## START Provided records
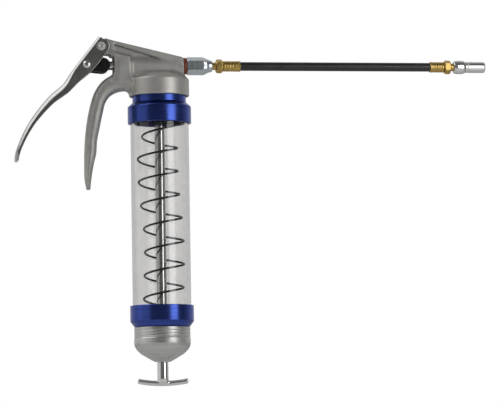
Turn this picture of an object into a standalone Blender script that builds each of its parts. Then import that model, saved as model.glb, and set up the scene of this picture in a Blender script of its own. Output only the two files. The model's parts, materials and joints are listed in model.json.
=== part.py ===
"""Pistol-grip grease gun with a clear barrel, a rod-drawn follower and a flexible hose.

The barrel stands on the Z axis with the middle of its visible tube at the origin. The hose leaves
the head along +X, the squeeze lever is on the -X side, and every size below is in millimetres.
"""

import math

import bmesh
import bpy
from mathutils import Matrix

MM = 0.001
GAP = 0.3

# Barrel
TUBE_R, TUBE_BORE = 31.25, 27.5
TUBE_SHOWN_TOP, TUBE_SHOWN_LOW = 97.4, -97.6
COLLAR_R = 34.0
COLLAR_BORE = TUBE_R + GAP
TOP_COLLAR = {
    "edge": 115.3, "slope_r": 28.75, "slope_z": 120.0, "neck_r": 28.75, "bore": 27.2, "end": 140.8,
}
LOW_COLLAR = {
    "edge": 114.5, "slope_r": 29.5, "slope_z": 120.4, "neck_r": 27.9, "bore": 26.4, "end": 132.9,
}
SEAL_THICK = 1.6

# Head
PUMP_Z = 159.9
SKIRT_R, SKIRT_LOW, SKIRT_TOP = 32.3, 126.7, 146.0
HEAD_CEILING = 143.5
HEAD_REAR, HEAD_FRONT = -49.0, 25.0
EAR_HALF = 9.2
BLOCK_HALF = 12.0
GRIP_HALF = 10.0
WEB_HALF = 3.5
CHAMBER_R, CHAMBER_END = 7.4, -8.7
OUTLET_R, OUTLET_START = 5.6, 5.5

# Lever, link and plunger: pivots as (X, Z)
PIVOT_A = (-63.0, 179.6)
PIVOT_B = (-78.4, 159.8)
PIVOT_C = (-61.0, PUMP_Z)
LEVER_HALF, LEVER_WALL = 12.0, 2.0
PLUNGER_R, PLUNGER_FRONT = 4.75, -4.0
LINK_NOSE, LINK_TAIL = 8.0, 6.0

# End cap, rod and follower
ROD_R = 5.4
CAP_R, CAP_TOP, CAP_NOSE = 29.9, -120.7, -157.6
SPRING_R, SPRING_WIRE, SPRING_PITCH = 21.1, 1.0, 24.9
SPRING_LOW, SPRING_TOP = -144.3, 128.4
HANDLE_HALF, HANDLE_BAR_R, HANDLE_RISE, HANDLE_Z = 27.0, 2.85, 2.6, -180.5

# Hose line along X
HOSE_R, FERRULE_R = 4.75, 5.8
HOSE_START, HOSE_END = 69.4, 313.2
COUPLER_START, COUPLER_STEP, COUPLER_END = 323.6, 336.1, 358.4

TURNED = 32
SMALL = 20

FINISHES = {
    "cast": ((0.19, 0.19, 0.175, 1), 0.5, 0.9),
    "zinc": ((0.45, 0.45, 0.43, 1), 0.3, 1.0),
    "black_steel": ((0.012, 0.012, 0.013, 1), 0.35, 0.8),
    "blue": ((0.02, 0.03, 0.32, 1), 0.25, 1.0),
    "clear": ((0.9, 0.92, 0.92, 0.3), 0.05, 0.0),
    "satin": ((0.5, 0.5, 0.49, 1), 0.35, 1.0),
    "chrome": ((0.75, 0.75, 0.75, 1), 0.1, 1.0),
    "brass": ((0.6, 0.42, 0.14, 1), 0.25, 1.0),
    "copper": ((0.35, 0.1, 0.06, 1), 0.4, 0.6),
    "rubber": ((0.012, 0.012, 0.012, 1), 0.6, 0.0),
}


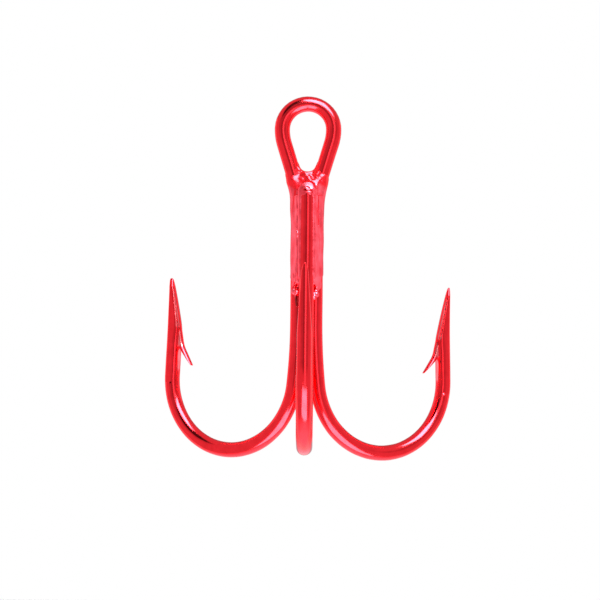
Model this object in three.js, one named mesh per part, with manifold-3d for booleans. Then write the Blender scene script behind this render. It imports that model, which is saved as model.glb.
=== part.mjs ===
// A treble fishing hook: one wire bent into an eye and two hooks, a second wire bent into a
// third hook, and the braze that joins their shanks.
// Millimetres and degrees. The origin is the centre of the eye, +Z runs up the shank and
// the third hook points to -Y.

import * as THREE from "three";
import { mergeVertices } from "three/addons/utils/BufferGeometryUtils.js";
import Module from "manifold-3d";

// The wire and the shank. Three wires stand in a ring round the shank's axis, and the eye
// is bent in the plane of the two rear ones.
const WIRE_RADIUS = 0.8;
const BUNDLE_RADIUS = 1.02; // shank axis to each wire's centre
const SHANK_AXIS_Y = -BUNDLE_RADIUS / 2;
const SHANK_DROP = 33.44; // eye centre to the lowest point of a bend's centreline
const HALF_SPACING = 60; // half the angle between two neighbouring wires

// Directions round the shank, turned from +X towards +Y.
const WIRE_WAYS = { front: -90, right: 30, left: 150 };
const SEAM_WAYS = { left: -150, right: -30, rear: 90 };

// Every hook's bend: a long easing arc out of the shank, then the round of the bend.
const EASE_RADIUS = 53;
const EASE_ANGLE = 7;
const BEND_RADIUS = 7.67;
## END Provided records
Write out the entries above once more, without altering anything.

Response:
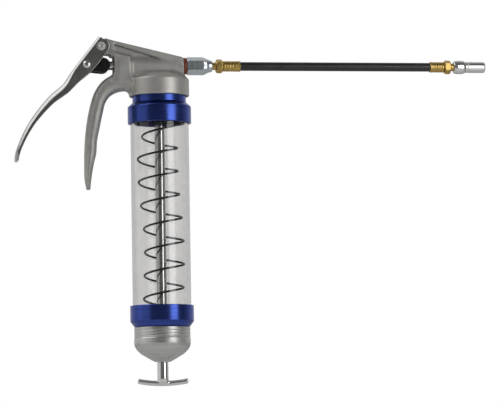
Turn this picture of an object into a standalone Blender script that builds each of its parts. Then import that model, saved as model.glb, and set up the scene of this picture in a Blender script of its own. Output only the two files. The model's parts, materials and joints are listed in model.json.
=== part.py ===
"""Pistol-grip grease gun with a clear barrel, a rod-drawn follower and a flexible hose.

The barrel stands on the Z axis with the middle of its visible tube at the origin. The hose leaves
the head along +X, the squeeze lever is on the -X side, and every size below is in millimetres.
"""

import math

import bmesh
import bpy
from mathutils import Matrix

MM = 0.001
GAP = 0.3

# Barrel
TUBE_R, TUBE_BORE = 31.25, 27.5
TUBE_SHOWN_TOP, TUBE_SHOWN_LOW = 97.4, -97.6
COLLAR_R = 34.0
COLLAR_BORE = TUBE_R + GAP
TOP_COLLAR = {
    "edge": 115.3, "slope_r": 28.75, "slope_z": 120.0, "neck_r": 28.75, "bore": 27.2, "end": 140.8,
}
LOW_COLLAR = {
    "edge": 114.5, "slope_r": 29.5, "slope_z": 120.4, "neck_r": 27.9, "bore": 26.4, "end": 132.9,
}
SEAL_THICK = 1.6

# Head
PUMP_Z = 159.9
SKIRT_R, SKIRT_LOW, SKIRT_TOP = 32.3, 126.7, 146.0
HEAD_CEILING = 143.5
HEAD_REAR, HEAD_FRONT = -49.0, 25.0
EAR_HALF = 9.2
BLOCK_HALF = 12.0
GRIP_HALF = 10.0
WEB_HALF = 3.5
CHAMBER_R, CHAMBER_END = 7.4, -8.7
OUTLET_R, OUTLET_START = 5.6, 5.5

# Lever, link and plunger: pivots as (X, Z)
PIVOT_A = (-63.0, 179.6)
PIVOT_B = (-78.4, 159.8)
PIVOT_C = (-61.0, PUMP_Z)
LEVER_HALF, LEVER_WALL = 12.0, 2.0
PLUNGER_R, PLUNGER_FRONT = 4.75, -4.0
LINK_NOSE, LINK_TAIL = 8.0, 6.0

# End cap, rod and follower
ROD_R = 5.4
CAP_R, CAP_TOP, CAP_NOSE = 29.9, -120.7, -157.6
SPRING_R, SPRING_WIRE, SPRING_PITCH = 21.1, 1.0, 24.9
SPRING_LOW, SPRING_TOP = -144.3, 128.4
HANDLE_HALF, HANDLE_BAR_R, HANDLE_RISE, HANDLE_Z = 27.0, 2.85, 2.6, -180.5

# Hose line along X
HOSE_R, FERRULE_R = 4.75, 5.8
HOSE_START, HOSE_END = 69.4, 313.2
COUPLER_START, COUPLER_STEP, COUPLER_END = 323.6, 336.1, 358.4

TURNED = 32
SMALL = 20

FINISHES = {
    "cast": ((0.19, 0.19, 0.175, 1), 0.5, 0.9),
    "zinc": ((0.45, 0.45, 0.43, 1), 0.3, 1.0),
    "black_steel": ((0.012, 0.012, 0.013, 1), 0.35, 0.8),
    "blue": ((0.02, 0.03, 0.32, 1), 0.25, 1.0),
    "clear": ((0.9, 0.92, 0.92, 0.3), 0.05, 0.0),
    "satin": ((0.5, 0.5, 0.49, 1), 0.35, 1.0),
    "chrome": ((0.75, 0.75, 0.75, 1), 0.1, 1.0),
    "brass": ((0.6, 0.42, 0.14, 1), 0.25, 1.0),
    "copper": ((0.35, 0.1, 0.06, 1), 0.4, 0.6),
    "rubber": ((0.012, 0.012, 0.012, 1), 0.6, 0.0),
}


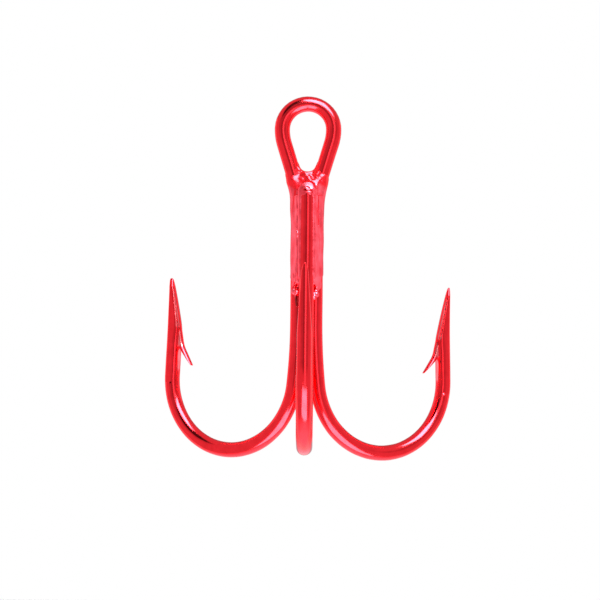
Model this object in three.js, one named mesh per part, with manifold-3d for booleans. Then write the Blender scene script behind this render. It imports that model, which is saved as model.glb.
=== part.mjs ===
// A treble fishing hook: one wire bent into an eye and two hooks, a second wire bent into a
// third hook, and the braze that joins their shanks.
// Millimetres and degrees. The origin is the centre of the eye, +Z runs up the shank and
// the third hook points to -Y.

import * as THREE from "three";
import { mergeVertices } from "three/addons/utils/BufferGeometryUtils.js";
import Module from "manifold-3d";

// The wire and the shank. Three wires stand in a ring round the shank's axis, and the eye
// is bent in the plane of the two rear ones.
const WIRE_RADIUS = 0.8;
const BUNDLE_RADIUS = 1.02; // shank axis to each wire's centre
const SHANK_AXIS_Y = -BUNDLE_RADIUS / 2;
const SHANK_DROP = 33.44; // eye centre to the lowest point of a bend's centreline
const HALF_SPACING = 60; // half the angle between two neighbouring wires

// Directions round the shank, turned from +X towards +Y.
const WIRE_WAYS = { front: -90, right: 30, left: 150 };
const SEAM_WAYS = { left: -150, right: -30, rear: 90 };

// Every hook's bend: a long easing arc out of the shank, then the round of the bend.
const EASE_RADIUS = 53;
const EASE_ANGLE = 7;
const BEND_RADIUS = 7.67;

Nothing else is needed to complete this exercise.